In 1762, the townland was purchased by Thomas Maunsell (1726-1814), an East India Company officer who had served under Robert Clive at the battle of Plassey in Bengal. Having amassed a large fortune in India, he returned to Ireland and soon after purchased land including Sreelane. There he built a three-bay two-storey house over basement and named it and the lands Plassey. Contrary to popular myth, the land was never owned by Clive. On Maunsell's death, Plassey House and the demesne surrounding it, which included a mill, passed through the marriage of his daughter to Robert Hedges Maunsell. In the 1830s, Ruben Harvey, a successful miller, purchased Plassey. About 1860, the house, mill and lands were acquired by Richard Russell (1803-71), a prominent Limerick city businessman, who transformed the Georgian block into an Italianate-style house by extending it westwards with two recessed blocks each of two-stories and two bays. In about 1908 the house and lands were sold to William Bailey, who owned a rubber plantation in Malaysia. Following the death of Bailey's widow in 1933, the house was acquired by Patrick Keating, a retired British Colonial civil servant.

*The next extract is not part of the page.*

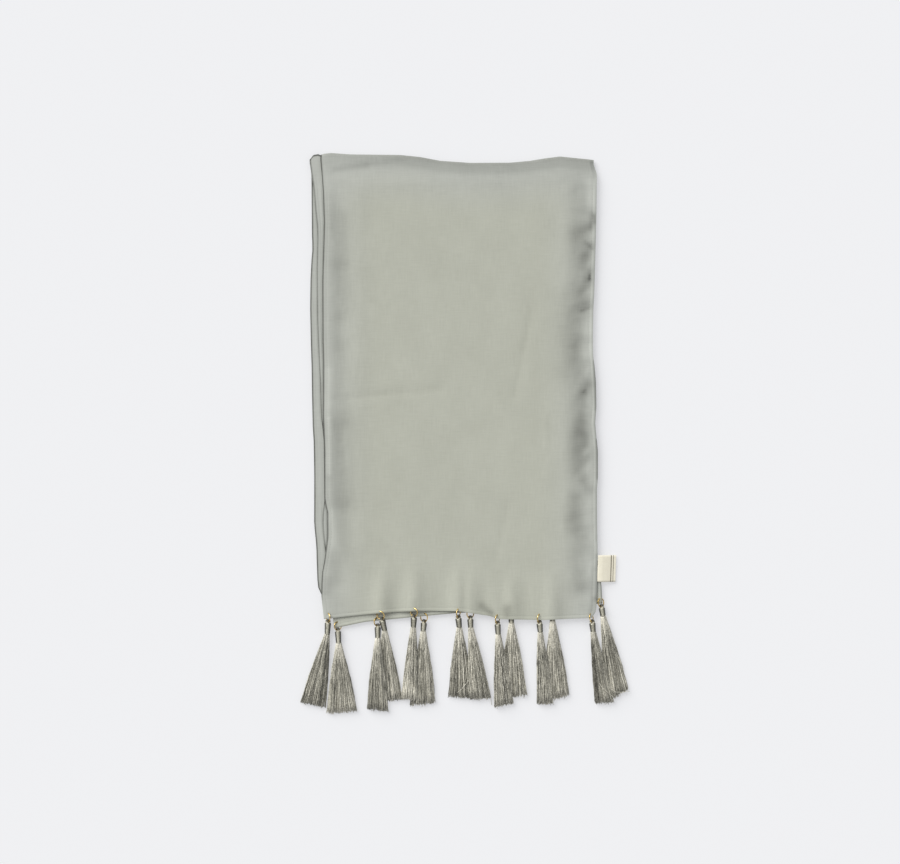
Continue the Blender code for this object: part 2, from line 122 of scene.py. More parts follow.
class Finish:
    """A material in the making. node() adds any node: its type, its settings, then its sockets."""

    def __init__(self, name, roughness, metallic=0.0, sheen=0.0, specular=0.5):
        self.material = bpy.data.materials.new(name)
        self.material.use_nodes = True
        self.tree = self.material.node_tree
        self.shader = self.tree.nodes["Principled BSDF"]
        self.shader.inputs["Roughness"].default_value = roughness
        self.shader.inputs["Metallic"].default_value = metallic
        self.shader.inputs["Sheen Weight"].default_value = sheen
        self.shader.inputs["Specular IOR Level"].default_value = specular

    def node(self, kind, settings, sockets, output=0):
        made = self.tree.nodes.new(kind)
        stops = settings.pop("stops", ())
        for name, value in settings.items():
            setattr(made, name, value)
        for index, (place, colour) in enumerate(stops):
            stop = made.color_ramp.elements[index] if index < 2 else made.color_ramp.elements.new(place)
            stop.position = place
            stop.color = (*colour, 1)
        for name, value in sockets.items():
            self.feed(made.inputs[name], value)
        return Wire(self, made.outputs[output])

    def feed(self, socket, value):
        if isinstance(value, Wire):
            self.tree.links.new(value.output, socket)
        else:
            socket.default_value = value

    def noise(self, stretch, detail=2.0):
        """Noise over the piece, whose spots are 1 / stretch metres long in each direction."""
        point = self.node("ShaderNodeTexCoord", {}, {}, "Object")
        point = self.node("ShaderNodeMapping", {}, {"Vector": point, "Scale": stretch})
        return self.node("ShaderNodeTexNoise", {}, {"Vector": point, "Scale": 1.0, "Detail": detail})

    def attribute(self, name):
        return self.node("ShaderNodeAttribute", {"attribute_name": name}, {}, "Fac")

    def ramp(self, amount, stops):
        return self.node("ShaderNodeValToRGB", {"stops": stops}, {"Fac": amount})

    def colour(self, amount, stops):
        self.feed(self.shader.inputs["Base Color"], self.ramp(amount, stops))

    def bump(self, height, depth):
        """Raises the surface by depth in metres where height is 1."""
        raised = self.node("ShaderNodeBump", {}, {"Height": height, "Distance": depth, "Strength": 1.0})
        self.feed(self.shader.inputs["Normal"], raised)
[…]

In 1961 Keating sold Plassey to the National Rehabilitation Institution. In January 1970 the house and lands were transferred to the National Institute for Higher Education, Limerick, which later became the University of Limerick. The University of Limerick has its main campus in the area. Today, Plassey House serves as the University's administrative centre.

The Black Bridge in the grounds of Plassey House crosses the Shannon from Limerick (Mill Side) into County Clare.